Bonnie and Clyde, Bath Theatre Royal

On 2oth May the promoters of the national tour of Bonnie and Clyde announced its cancellation with immediate effect, due to poor advance ticket sales.

 

THE musical version of the story of Bonnie and Clyde, with its Frank Wildhorn music, Don Black lyrics and Ivan Mencell book, started life in San Diego in 2009, finally coming to the UK in 2022, where it was rapturously received. Now it’s on tour until October, giving audiences around the country a chance to see why.

At Bath there was (the now obligatory) standing ovation at the end of an evening of violence, law-breaking, sex and true love, staged with huge panache and spectacular effects. Many of the audience will have remembered the impact of the 1967 Arthur Penn film, starring Faye Dunaway and Warren Beatty. At the time it shook the industry, and was hailed as the opening salvo of the New Hollywood Era of graphic depiction of sex and violence. That was 33 years after the deaths of the famous gangster duo.

Now, 100 years after Clyde Barrow and Bonnie Parker were peppered with bullets as they drove though Gibsland in Louisiana, their story is being told again to a new audience. The staging incorporates gunshots complete with flashes, evocative back projections, shadowplay and atmospheric insights into the world of the Great Depression, with its hopeless misery. It makes the American obsession with celebrity as a way to avoid a bleak real life, and hero-worship of law-breakers, just a bit more understandable. It’s very relevant to the politics and social life of the 21st century.

Clyde was the son of sharecroppers driven off their land when crops failed. Bonnie was a bright girl who longed for Hollywood fame. Their meeting sparked a fire of lust and love that drove them to theft, and the thefts drove them to murders they always denied intending … they were defending their own lives.

This musical version follows the film in bringing Clyde’s brother Buck and his god-fearing wife Blanche into the story (their contribution was only peripheral in reality), providing the audience with two show-stopping duets to add poignancy to the jazzy, memorable score. As the tale unfolds, there is lots of doubling-up for the versatile cast, who move seamlessly between bringing cops, bank staff, terrified customers, prison guards, worshippers and members of the Barrow and Parker families to vibrant life. The movement, choreographed by director Nick Winston, is brilliant throughout.

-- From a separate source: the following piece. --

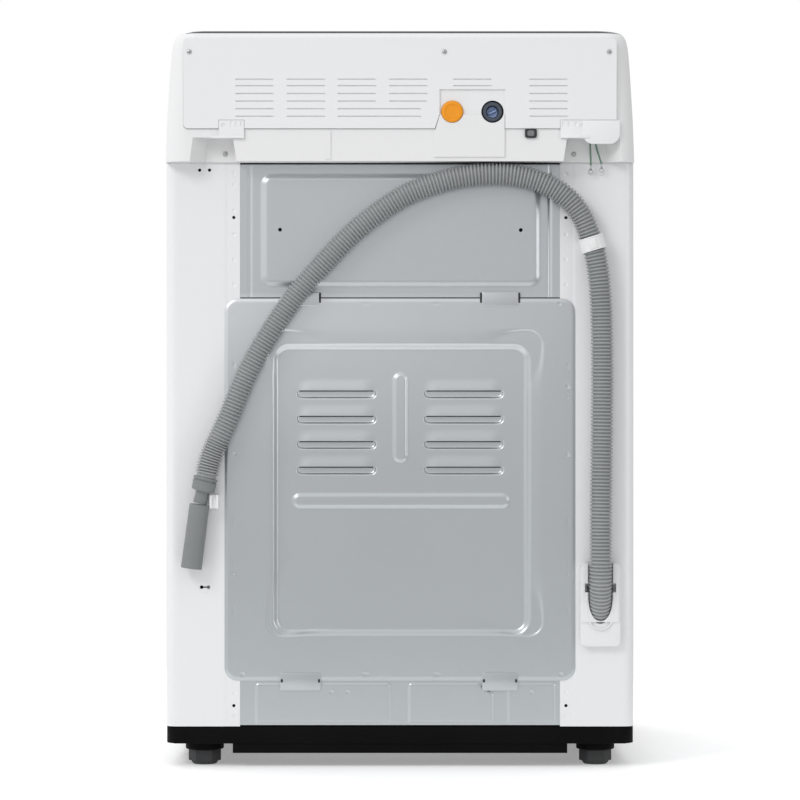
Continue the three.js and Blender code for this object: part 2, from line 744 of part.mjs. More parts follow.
function outerTub() {
  const shell = turned(
    [
      [40, TUB_BOTTOM],
      [276, TUB_BOTTOM],
      [281, TUB_BOTTOM + 8],
      [TUB_R, TUB_TOP],
      [TUB_R - WALL, TUB_TOP],
      [278, TUB_BOTTOM + 9],
      [273, TUB_BOTTOM + 4],
      [40, TUB_BOTTOM + 4],
      [40, TUB_BOTTOM],
    ],
    36,
  );
  const arm = block(276, ROD_OFFSET * Math.SQRT2 + 18, -22, 22, LUG.z0, LUG.z1);
  const lugs = corners.map(([, sx, sy]) =>
    arm.rotate([0, 0, THREE.MathUtils.radToDeg(Math.atan2(sy, sx))]),
  );
  const holes = corners.map(([, sx, sy]) =>
    round(7, 300, 400, 12).translate([sx * ROD_OFFSET, sy * ROD_OFFSET, 0]),
  );
  return cut(join(shell, ...lugs), ...holes);
}
piece("outer_tub", tubPlastic, outerTub(), [0, 0, 0], tubGroup);
piece("tub_cover_ring", tubPlastic, ringOf(232, 289, TUB_TOP + GAP, 798, 36), [0, 0, 0], tubGroup);

// A rod hangs from each corner plate by a ball, and carries the tub on a spring near its lower end.
const SPRING = { z0: 250, z1: LUG.z0 - GAP, r: 14, wire: 1.9, turns: 5 };
const rod = () =>
  turned(
    [
      [0, 236],
      [10, 236],
      [18, 243],
      [18, 247],
      [4, 249.7],
      [4, 798.3],
      [12, 798.3],
      [8, 807],
      [0, 809],
    ],
    12,
  );

function spring() {
  const points = [];
  const perTurn = 7;
  const [low, high] = [SPRING.z0 + SPRING.wire, SPRING.z1 - SPRING.wire];
  for (let i = 0; i <= SPRING.turns * perTurn; i += 1) {
    const a = (i * 2 * Math.PI) / perTurn;
    const z = low + ((high - low) * i) / (SPRING.turns * perTurn);
    points.push([SPRING.r * Math.cos(a), SPRING.r * Math.sin(a), z]);
  }
  return tube(points, SPRING.wire, 5, SPRING.turns * perTurn);
}
for (const [where, sx, sy] of corners) {
  const place = [sx * ROD_OFFSET, sy * ROD_OFFSET, 0];
  piece("suspension_rod_" + where, springSteel, rod(), place, tubGroup);
  piece("suspension_spring_" + where, springSteel, spring(), place, tubGroup);
}

// ---------- drum, pulsator and drive ----------
piece(
  "drum",
  stainless,
  ringOf(DRUM_R - DRUM_SHEET, DRUM_R, DRUM_BOTTOM + 12 + GAP, DRUM_TOP, 36),
  [0, 0, 0],
  tubGroup,
);
piece(
  "balance_ring",
  ringPlastic,
  turned(
    [
      [RING_INNER_R, DRUM_TOP - 12],
      [DRUM_R - 1.6, DRUM_TOP - 12],
      [DRUM_R - 1.6, DRUM_TOP + GAP],
      [DRUM_R + 3, DRUM_TOP + GAP],
      [DRUM_R + 3, RING_TOP - 4],
      [DRUM_R - 2, RING_TOP],
      [RING_INNER_R + 8, RING_TOP],
      [RING_INNER_R, RING_TOP - 8],
      [RING_INNER_R, DRUM_TOP - 12],
    ],
    36,
  ),
  [0, 0, 0],
  tubGroup,
);
piece(
  "drum_base",
  stainless,
  turned(
    [
      [9, 166],
      [15, 166],
      [15, DRUM_BOTTOM - 6],
      [60, DRUM_BOTTOM - 6],
      [150, DRUM_BOTTOM],
      [DRUM_R - 1, DRUM_BOTTOM],
      [DRUM_R - 1, DRUM_BOTTOM + 12],
      [DRUM_R - 8, DRUM_BOTTOM + 12],
      [DRUM_R - 22, DRUM_BOTTOM + 6],
      [9, DRUM_BOTTOM + 6],
      [9, 166],
    ],
    36,
  ),
  [0, 0, 0],
  tubGroup,
);

function lintFilter() {
  const bow = cut(
    ringOf(250, DRUM_R - 2.2, 430, 640, 72),
    block(-300, 244, -300, 300, 400, 700),
    block(0, 300, -300, -44, 400, 700),
    block(0, 300, 44, 300, 400, 700),
  );
  return bow;
}
piece("lint_filter", greyPlastic, lintFilter(), [0, 0, 0], tubGroup);

function pulsator() {
  const dish = turned(
    [
      [0, 276],
      [205, 276],
      [212, 280],
      [212, 286],
      [196, 290],
      [150, 286],
      [60, 296],
      [36, 318],
      [14, 326],
      [0, 326],
    ],
    28,
  );
  const vane = loft([
    outline(70, 15, 12, (x, y) => [x + 118, y, 283], 2),
    outline(62, 9, 8, (x, y) => [x + 112, y, 302], 2),
    outline(50, 4, 3.9, (x, y) => [x + 104, y, 312], 2),
  ]);
  const vanes = [0, 1, 2, 3].map((k) => vane.rotate([0, 0, 90 * k]));
  return join(dish, ...vanes);
}
piece("pulsator", whitePlastic, pulsator(), [0, 0, 0], tubGroup);

piece(
  "bearing_housing",
  finish(0xa9acaf, 0.5, 0.9),
  turned(
    [
      [17, 178],
      [44, 178],
      [44, 222],
      [120, 226],
      [120, TUB_BOTTOM - GAP],
      [17, TUB_BOTTOM - GAP],
      [17, 178],
    ],
    32,
  ),
  [0, 0, 0],
  tubGroup,
);
piece("motor_stator", copper, ringOf(44.6, 112, 188, 208, 32), [0, 0, 0], tubGroup);
piece(
  "motor_rotor",
  zincSteel,
  turned(
    [
      [0, 150],
      [124, 150],
      [130, 156],
      [130, 216],
      [126, 216],
      [126, 158],
      [122, 154],
      [20, 154],
      [8, 162],
      [8, 275.7],
      [0, 275.7],
    ],
    32,
  ),
  [0, 0, 0],
  tubGroup,
);
piece("drain_pump", greyPlastic, cut(
  join(
    round(34, 172, 235.7, 20).translate([-180, 90, 0]),
    block(-240, -180, 78, 102, 190, 214),
  ),
  block(-245, -225, 84, 96, 196, 208),
), [0, 0, 0], tubGroup);

// ---------- drain hose ----------
// The route of the hose's centre line, from inside the outlet up to its clip and over to the far end.
const HOSE_ROUTE = [
  [-270, 292.2, 197],
  [-270, 306, 219.3],
  [-270, 314.4, 244],
  [-270, HOSE_Y, 270],
  [-270, HOSE_Y, 330],
  [-271.5, HOSE_Y, 450],
  [-272, HOSE_Y, 540],
  [-270, HOSE_Y, 630],
  [-266, HOSE_Y, 671],
  [-258.5, HOSE_Y, 705],
  [-243, HOSE_Y, 744],
  [-220, HOSE_Y, 771],
  [-190, HOSE_Y, 788],
  [-155, HOSE_Y, 797],
  [-120, HOSE_Y, 798.8],
  [-84, HOSE_Y, 795.5],
  [-46, HOSE_Y, 786],
  [-4, HOSE_Y, 769],
  [54, HOSE_Y, 728.6],
  [98, HOSE_Y, 685],
  [142, HOSE_Y, 633.5],
  [177, HOSE_Y, 582],
  [206, HOSE_Y, 530],
  [232, HOSE_Y, 468],
  [247, HOSE_Y, 436],
  [256, HOSE_Y, 412],
  [261, HOSE_Y, 391],
];
const hose = tube(HOSE_ROUTE, HOSE_R, 10, 42);
piece("drain_hose", greyPlastic, hose);

const hoseEnd = HOSE_ROUTE.at(-1);
const hoseGroup = new THREE.Group();
hoseGroup.position.set(...hoseEnd);
hoseGroup.rotation.y = Math.atan2(-5, 21);
root.add(hoseGroup);
// The cuff's collar and neck, and then the straight end piece, which is open at its lower end.
const CUFF_END = -36;
const cuffProfile = [
  [0, -GAP],
  [16, -GAP],
  [16.5, -6],
  [15.5, -18],
  [9, -20],
  [9, CUFF_END],
  [0, CUFF_END],
];
piece("drain_hose_cuff", greyPlastic, turned(cuffProfile, 20), [0, 0, 0], hoseGroup);
const nozzleGroup = new THREE.Group();
nozzleGroup.position.set(0, 0, CUFF_END - GAP);
nozzleGroup.rotation.y = THREE.MathUtils.degToRad(6);
hoseGroup.add(nozzleGroup);
const nozzleProfile = [
  [0, -1],
  [12, -1],
  [13.6, -5],
  [14.2, -88],
  [11.8, -88],
  [11.8, -20],
  [0, -18],
  [0, -1],
];
piece("drain_hose_nozzle", greyPlastic, turned(nozzleProfile, 20), [0, 0, 0], nozzleGroup);

// The outlet's moulding frames the hose where it comes out of the cabinet.
function outletCover() {
  const plate = cut(
    wallPlate(roundedRect(-297, -243, 163, 275, 8), FLANGE_Y + 13, 13 - GAP),
    block(-291, -249, FLANGE_Y - 5, FLANGE_Y + 20, 236, 300),
  );
  const channel = tube([[-270, 278.4, 174.7], ...HOSE_ROUTE.slice(0, 6)], HOSE_R + 1.5, 12, 18);
  return cut(plate, channel);
}
piece("drain_outlet_cover", whitePlastic, outletCover());

const STRAP_AT = [-258.5, HOSE_Y, 705];
const strap = cut(
  join(
    ringOf(14, 17.7, -9.5, 9.5, 20),
    block(-9, 9, FLANGE_Y + GAP - HOSE_Y, -14, -9.5, 9.5),
  ),
  round(16.2, -20, 20, 20),
);
piece("hose_strap", whitePlastic, strap, STRAP_AT).rotation.y = THREE.MathUtils.degToRad(17);

piece("hose_end_clip", whitePlastic, block(244, 256, FLANGE_Y + GAP, 322, 349, 367.5));

// ---------- earth leads ----------
// Both leads come down out of the scoop's ceiling and hang over the cabinet's flange.
const leads = [
  [[-256, 312, 846], [-256.2, 311.6, 834.5], [-256.8, 309.8, 822.5], [-257.2, 306.5, 810.5]],
  [[-262, 312, 846], [-264.4, 311.8, 835], [-268, 310.4, 823.5], [-271.6, 307.4, 812.5]],
];
leads.forEach((route, i) => {
  piece("earth_lead_" + (i + 1), greenVinyl, tube(route, 1.2, 8, 8));
  const [x, y, z] = route.at(-1);
  const ring = cut(
    join(round(3.6, -0.4, 0.4, 16).translate([0, -8, 0]), block(-1.2, 1.2, -6, -0.9, -0.4, 0.4)),
    round(1.9, -5, 5, 12).translate([0, -8, 0]),
  );
  piece("earth_terminal_" + (i + 1), stainless, ring.rotate([90, 0, 0]), [x, y, z]);
});

export default root;
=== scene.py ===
import bmesh
import bpy
import math
import numpy as np
from mathutils import Matrix, Vector


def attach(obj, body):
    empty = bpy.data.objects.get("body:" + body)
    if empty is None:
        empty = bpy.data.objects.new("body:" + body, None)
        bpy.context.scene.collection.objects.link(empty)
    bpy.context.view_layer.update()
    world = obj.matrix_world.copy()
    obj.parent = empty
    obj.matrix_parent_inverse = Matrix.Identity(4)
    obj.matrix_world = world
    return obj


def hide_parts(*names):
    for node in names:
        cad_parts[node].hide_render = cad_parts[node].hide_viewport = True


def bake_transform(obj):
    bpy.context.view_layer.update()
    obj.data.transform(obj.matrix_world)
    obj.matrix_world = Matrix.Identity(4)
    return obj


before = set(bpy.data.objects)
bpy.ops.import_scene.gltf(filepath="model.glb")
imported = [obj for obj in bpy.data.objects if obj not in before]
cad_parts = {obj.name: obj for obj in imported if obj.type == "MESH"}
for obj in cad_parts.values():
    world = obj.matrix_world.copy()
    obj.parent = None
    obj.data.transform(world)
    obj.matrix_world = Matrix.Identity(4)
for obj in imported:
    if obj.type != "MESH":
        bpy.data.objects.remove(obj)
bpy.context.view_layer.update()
MM = 0.001  # lengths below are in millimetres unless a name says otherwise
scene = bpy.context.scene

# ---------- camera and light ----------
# A long lens stands square behind the machine at half its height, as in a catalogue picture.
# Soft boxes stand on both sides and in front. The world is pale, brighter above and towards +X, and plain
# white where the camera sees it.
camera = bpy.data.objects.new("camera", bpy.data.cameras.new("camera"))
camera.data.lens = 150
camera.data.sensor_width = 36
camera.location = (0, 4.8, 0.495)
camera.rotation_euler = (math.pi / 2, 0, math.pi)
scene.collection.objects.link(camera)
scene.camera = camera
scene.view_settings.view_transform = "Standard"


def soft_box(name, place, aim, width, height, watts):
    light = bpy.data.objects.new(name, bpy.data.lights.new(name, "AREA"))
    light.data.shape = "RECTANGLE"
    light.data.size = width
    light.data.size_y = height
    light.data.energy = watts
    light.location = place
    light.rotation_euler = (Vector(aim) - Vector(place)).to_track_quat("-Z", "Y").to_euler()
    scene.collection.objects.link(light)


soft_box("key_light", (2.4, 3.2, 3.0), (0, 0.2, 0.7), 1.4, 1.4, 50)
soft_box("fill_light", (-3.0, 2.4, 1.2), (0, 0.2, 0.5), 0.8, 2.4, 13)
soft_box("front_light", (1.6, -3.4, 2.8), (0, -0.2, 0.6), 1.8, 1.8, 20)

world = bpy.data.worlds.new("studio")
scene.world = world
world.use_nodes = True
sky = world.node_tree
sky.nodes.clear()
sky_kinds = ("OutputWorld", "MixShader", "Background", "Background", "LightPath", "TexCoord", "VectorMath",
             "MapRange")
sky_out, sky_mix, sky_lit, sky_seen, sky_ray, sky_way, sky_sweep, sky_range = [
    sky.nodes.new("ShaderNode" + kind) for kind in sky_kinds
]
sky_sweep.operation = "DOT_PRODUCT"
sky_sweep.inputs[1].default_value = (0.55, 0, 0.83)
for socket, value in zip(sky_range.inputs[1:5], (-0.6, 0.85, 0.42, 1.06)):
    socket.default_value = value
sky_lit.inputs["Color"].default_value = (0.985, 0.99, 1, 1)
sky_seen.inputs["Color"].default_value = (1, 1, 1, 1)
for start, out, end, into in [
    (sky_way, "Generated", sky_sweep, 0),
    (sky_sweep, "Value", sky_range, 0),
    (sky_range, 0, sky_lit, "Strength"),
    (sky_ray, "Is Camera Ray", sky_mix, 0),
    (sky_lit, 0, sky_mix, 1),
    (sky_seen, 0, sky_mix, 2),
    (sky_mix, 0, sky_out, 0),
]:
    sky.links.new(start.outputs[out], end.inputs[into])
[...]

At its core are newcomer Katie Tonkinson’s Bonnie and Alex James-Hatton’s Clyde, and you never doubt them for a minute. Their chemistry is tangible, as is their oddly-touching obsession with carving out a better life, no matter what the cost. Catherine Tyldesley belts out the pathos as Blanche, with Sam Ferriday as the conflicted Buck. Daniel Reid-Walters embodies the love-struck cop, with Taryn Sudding managing a well-contrasted mother Barrow and Governor Ferguson and Jasmine Beel a touching Mrs Parker.

Everything comes together in this show, harking back to musicals of old in which the story is at the heart, and the music, lyrics and performances make it all the more memorable.